Rui Gonçalves · Answer 7 · Tue May 16 2017 06:28:54 GMT+0800 (China Standard Time)

It would be awesome if you shared your approach here, even if there was no interest now (which it seems there is), it would be a good resource for anyone dealing with this issue :) If the algorithm and data structure you chose to parse the table is general enough, I can surely help you implementing it in scala-scraper.

Samik R · Answer 8 · Fri May 19 2017 13:52:18 GMT+0800 (China Standard Time)

Guys,

Sorry for the delay. Attaching two files, one containing the source code and the other containing some test code. Note that the test code is not automated - just some prints for manually checking if things look OK.

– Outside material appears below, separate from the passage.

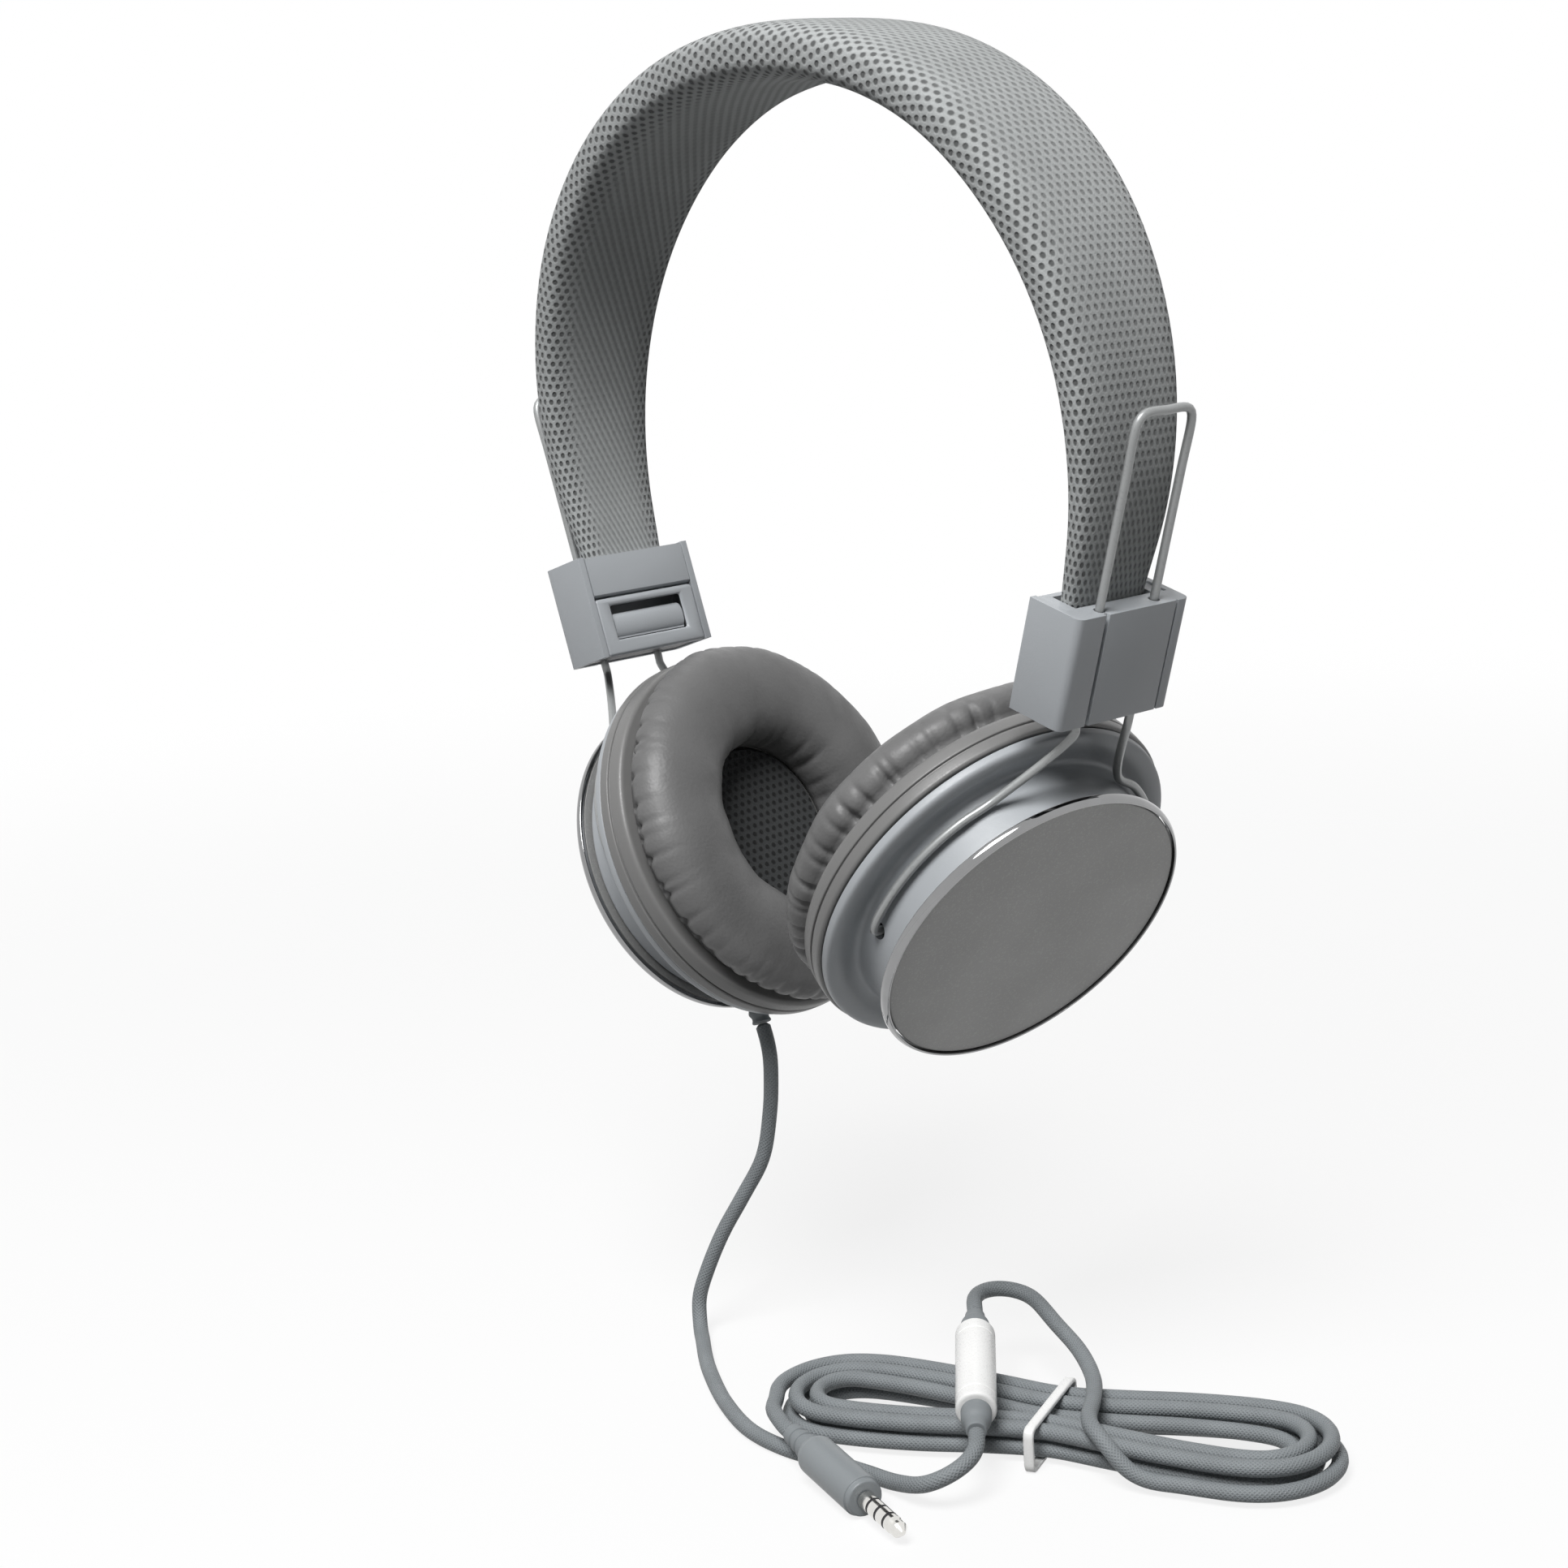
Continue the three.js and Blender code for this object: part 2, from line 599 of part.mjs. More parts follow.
const farPoints = [[-24.1, 25, 17.7], [-24.4, 27.7, 17.9], [-23.5, 30.6, 17.9],
  [-21.1, 33, 17.6], [-17.8, 33.9, 17], [-14.5, 33, 16.3], [-7, 26.1, 14], [0, 19, 12],
  [6, 9, 10.8], [8.8, 0, 10.6], [10.1, -6.6, 10.5], [11.3, -9.8, 10.1], [13, -11.9, 9.7],
  [15.2, -13.6, 8.5], [17.7, -14.6, 6.3], [19.8, -15, 4.5], [22.8, -15.2, 3.1]];

// Both of the hank's axes lie on the floor: +X along it, +Y away from the plug.
function fromHank([x, y, up]) {
  const [c, s] = [Math.cos(rad(hankTurn)), Math.sin(rad(hankTurn))];
  return v3(hankCentre[0] + c * x - s * y, hankCentre[1] + s * x + c * y, floorZ + up);
}

// The innermost turn: two runs drawn in at the tie and two round folds. `part` runs from 0 to 1.
function hankCurve(part) {
  const turn = part - Math.floor(part);
  const quarter = Math.floor(turn * 4);
  const along = turn * 4 - quarter;
  if (quarter % 2 === 1) {
    const a = Math.PI * (quarter === 1 ? along - 0.5 : along + 0.5);
    return [Math.sign(2 - quarter) * hankBend + hankFold * Math.cos(a), hankFold * Math.sin(a)];
  }
  const x = hankBend * (2 * along - 1);
  const drawn = (d) => 1 - Math.exp(-((d / 20) ** 2));
  const y = hankWaist + ((hankFold - hankWaist) * drawn(x)) / drawn(hankBend);
  return quarter === 0 ? [x, -y] : [-x, y];
}

// The hank winds inward in its lower layer, climbs along a run and winds out again above.
const hankStart = 0.25 * ((hankBend + 30) / (2 * hankBend));
const hankTurns = 4.919 - hankStart;
const reverse = hankTurns / 2 - 0.25;

function hankPoint(turns) {
  const part = hankStart + turns;
  const step = 1e-3;
  const [x, y] = hankCurve(part);
  const [x1, y1] = hankCurve(part + step);
  const [x0, y0] = hankCurve(part - step);
  const length = Math.hypot(x1 - x0, y1 - y0);
  const out = hankPitch * (turns < reverse ? reverse - turns : Math.max(turns - reverse - 0.5, 0));
  const climb = THREE.MathUtils.clamp((turns - reverse) / 0.5, 0, 1);
  const way = [(x1 - x0) / length, (y1 - y0) / length];
  return fromHank([x + way[1] * out, y - way[0] * out, hankFloor - floorZ + hankLayer * climb]);
}

// A tube through points, its section kept upright.
function cordThrough(points, radius, sides) {
  return loft(points.map((p, i) => {
    const ahead = points[Math.min(i + 1, points.length - 1)].clone();
    const way = ahead.sub(points[Math.max(i - 1, 0)]).normalize();
    const across = way.clone().cross(v3(0, 0, 1)).normalize();
    const up = across.clone().cross(way);
    return Array.from({ length: sides }, (_, j) => {
      const a = (j * 2 * Math.PI) / sides;
      return p.clone().addScaledVector(across, radius * Math.cos(a)).addScaledVector(up, radius * Math.sin(a));
    });
  }));
}

const hankPoints = () => {
  const count = Math.round(hankTurns * hankSteps);
  return Array.from({ length: count + 1 }, (_, i) => hankPoint((hankTurns * i) / count));
};

// The least gap between turns of the hank, measured on points along its middle line.
function leastGap(points, radius) {
  const fine = new THREE.CatmullRomCurve3(points).getSpacedPoints(points.length * 6);
  const skip = Math.ceil((8 * radius * fine.length) / new THREE.CatmullRomCurve3(points).getLength());
  let least = Infinity;
  for (let i = 0; i < fine.length; i += 1) {
    for (let j = i + skip; j < fine.length; j += 1) least = Math.min(least, fine[i].distanceTo(fine[j]));
  }
  return least - 2 * radius;
}

function hankTie() {
  const half = hankWaist + hankPitch * reverse + leadRadius + gap;
  const [low, high] = [hankFloor - leadRadius - gap, hankTop + leadRadius + gap];
  const ring = (grow, width) => box(-width / 2, width / 2, -half - grow, half + grow, low - grow, high + grow);
  return ring(tieThickness, tieWidth)
    .subtract(ring(0, 2 * tieWidth))
    .rotate([0, 0, hankTurn])
    .translate([hankCentre[0], hankCentre[1], 0]);
}

// A stretch of lead from one piece to the next, straight for a diameter at both ends.
function stretch(from, fromWay, points, to, toWay, steps) {
  const begin = from.clone().addScaledVector(fromWay, gap);
  const finish = to.clone().addScaledVector(toWay, -gap);
  const bend = 2 * leadRadius;
  const all = [begin, begin.clone().addScaledVector(fromWay, bend), ...points,
    finish.clone().addScaledVector(toWay, -bend), finish];
  return tube(new THREE.CatmullRomCurve3(all, false, "centripetal"), leadRadius, steps);
}

const wayFrom = (from, to) => to.clone().sub(from).normalize();

// A row of round pieces along a line, each [start, end, radius, end radius].
function along(origin, way, start, end, radius, endRadius = radius, sides = 20) {
  const at = (d) => origin.clone().addScaledVector(way, d);
  return bar(at(start), at(end), radius, endRadius, sides);
}

function addMicrophone(parent) {
  const [near, far] = atFloor([micNear, micFar]);
  const way = wayFrom(near, far);
  const total = 2 * (capsuleReliefLength + gap) + capsuleLength;
  const [start, end] = [capsuleReliefLength + gap, capsuleReliefLength + gap + capsuleLength];
  const relief = (a, b, ra, rb) => along(near, way, a, b, ra, rb, 12);
  const tip = leadRadius + 0.4;
  place(relief(0, capsuleReliefLength, tip, capsuleReliefRadius), "mic_relief_near", parent, greyCord());
  place(along(near, way, start, end, capsuleRadius), "mic_capsule", parent, whitePlastic());
  place(relief(end + gap, total, capsuleReliefRadius, tip), "mic_relief_far", parent, greyCord());
  return { near, far: near.clone().addScaledVector(way, total), way };
}

function addPlug(parent) {
  const [rear, front] = atFloor([plugRear, plugFront]);
  const way = wayFrom(rear, front);
  const barrel = plugReliefLength + gap;
  const jack = barrel + plugBarrelLength + gap;
  const neck = jack + jackLength - jackTipLength;
  place(along(rear, way, 0, plugReliefLength, leadRadius + 0.5, plugReliefRadius, 12), "plug_relief", parent, greyCord());
  place(along(rear, way, barrel, jack - gap, plugBarrelRadius), "plug_barrel", parent, greyPlastic());
  const shaft = along(rear, way, jack, neck, jackRadius, jackRadius, 16)
    .add(along(rear, way, neck - 0.1, neck + 1.2, jackNeckRadius, jackRadius - 0.1, 16))
    .add(along(rear, way, neck + 1.1, jack + jackLength, jackRadius - 0.1, 0.6, 16));
  place(shaft, "plug_shaft", parent, steel());
  return { rear, way };
}

function addLead(parent) {
  const points = hankPoints();
  console.log(`hank: least gap to itself ${leastGap(points, leadRadius).toFixed(2)} mm`);
  place(cordThrough(points, leadRadius, hankSides), "lead_hank", parent, greyCord());
  place(hankTie(), "hank_tie", parent, whitePlastic());
  const microphone = addMicrophone(parent);
  const plug = addPlug(parent);
  cupGroups.left.updateWorldMatrix(true, false);
  const leaves = (d) => leadWay(d).applyMatrix4(cupGroups.left.matrixWorld);
  const away = wayFrom(leaves(0), leaves(1));
  const landing = v3(-32.6, -22.8, leadFloor);
  const onward = v3(0.79, -0.61, 0).normalize();
  place(stretch(leaves(reliefEnd), away, dropPoints, landing, onward, 32), "lead_drop", parent, greyCord());
  const [first, second] = [points[0], points[1]];
  const [last, before] = [points.at(-1), points.at(-2)];
  const run = stretch(landing, onward, runPoints, microphone.near, microphone.way, 36);
  place(run, "lead_run", parent, greyCord());
  const far = stretch(microphone.far, microphone.way, farPoints.map(fromHank), first, wayFrom(first, second), 36);
  place(far, "lead_mic_far", parent, greyCord());
  const tail = stretch(last, wayFrom(before, last), [], plug.rear, plug.way, 8);
  place(tail, "lead_tail", parent, greyCord());
}

const headset = new THREE.Group();
for (const [name, side] of [["right", 1], ["left", -1]]) {
  const [from, to] = [(side * gap) / 2, (side * crownPieceLength) / 2];
  place(bandPiece(from, to), `band_cover_crown_${name}`, headset, fabric());
  place(springRun(from, to), `band_spring_crown_${name}`, headset, steel());
}
addSide("right", headset);
addSide("left", headset);
place(leadRelief(), "lead_relief", cupGroups.left, greyCord());
addLead(headset);

export default headset;
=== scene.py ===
"""Looks of a folding on-ear headset with an inline microphone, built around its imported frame.

Shapes are worked out in millimetres in the frame's axes, and become metres when a mesh is made.
"""
import math

import bmesh
import bpy
import numpy as np
from bpy.props import FloatProperty, FloatVectorProperty, IntProperty, PointerProperty
from mathutils import Matrix, Vector


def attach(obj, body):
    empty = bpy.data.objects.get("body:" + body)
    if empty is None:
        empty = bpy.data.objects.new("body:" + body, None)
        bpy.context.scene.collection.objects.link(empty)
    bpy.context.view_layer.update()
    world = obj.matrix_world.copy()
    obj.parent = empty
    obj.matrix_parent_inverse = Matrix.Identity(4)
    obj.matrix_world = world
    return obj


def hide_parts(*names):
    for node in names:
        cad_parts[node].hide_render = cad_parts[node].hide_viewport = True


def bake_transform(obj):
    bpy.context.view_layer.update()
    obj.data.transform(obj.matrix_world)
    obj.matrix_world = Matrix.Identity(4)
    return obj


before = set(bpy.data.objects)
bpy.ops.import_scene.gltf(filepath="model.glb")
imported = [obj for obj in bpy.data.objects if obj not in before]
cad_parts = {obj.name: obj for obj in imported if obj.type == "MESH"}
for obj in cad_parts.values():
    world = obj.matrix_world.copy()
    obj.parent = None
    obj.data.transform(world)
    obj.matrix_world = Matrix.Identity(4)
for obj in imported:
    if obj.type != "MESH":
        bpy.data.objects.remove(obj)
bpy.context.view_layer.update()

bl_info = {
    "name": "Folding on-ear headset",
    "version": (1, 0, 0),
    "blender": (4, 5, 0),
    "location": "3D View > Sidebar > Headset",
    "description": "Builds the padded band, folding blocks, wire yokes, ear cups and lead of a headset",
    "category": "Object",
}

MM = 0.001
TURN = 2 * math.pi
SIDES = ("right", "left")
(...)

@ruippeixotog Saw your other email about the exciting features in the next version, including the "Content Extractors". This is probably too late to get included in that, but that is probably where this stuff can be integrated.

Ready to answer questions :-)

Thanks.
-Samik

TableExtractor.scala.txt
TableExtractorTester.scala.txt

Samik R · Answer 9 · Fri May 19 2017 13:56:46 GMT+0800 (China Standard Time)

Also note that some of the methods are just stubs, but are easy to implement. Important methods are already implemented.

Samik R · Answer 10 · Sat Aug 26 2017 14:21:35 GMT+0800 (China Standard Time)

Hi, any update on this? Did the code get used somewhere?

Rui Gonçalves · Answer 11 · Sun Aug 27 2017 02:24:11 GMT+0800 (China Standard Time)

Hi @samikrc, I ended up not using it anywhere for now - mostly due to my lack of time lately. I took a look at your code before and it seemed like a good implementation, it just needs to be converted to a more idiomatic extractor, like the regex extractors. I'll try to work on it in the next two weeks :)

Rui Gonçalves · Answer 12 · Mon Sep 18 2017 07:43:53 GMT+0800 (China Standard Time)

I have just added a new table content extractor to scala-scraper (e7d3fe6). I ended up writing the extractor from scratch, as it seemed easier for me to integrate it with the style of the other extractors this way.

Closing this now. If you find any bug with the implementation feel free to open another issue!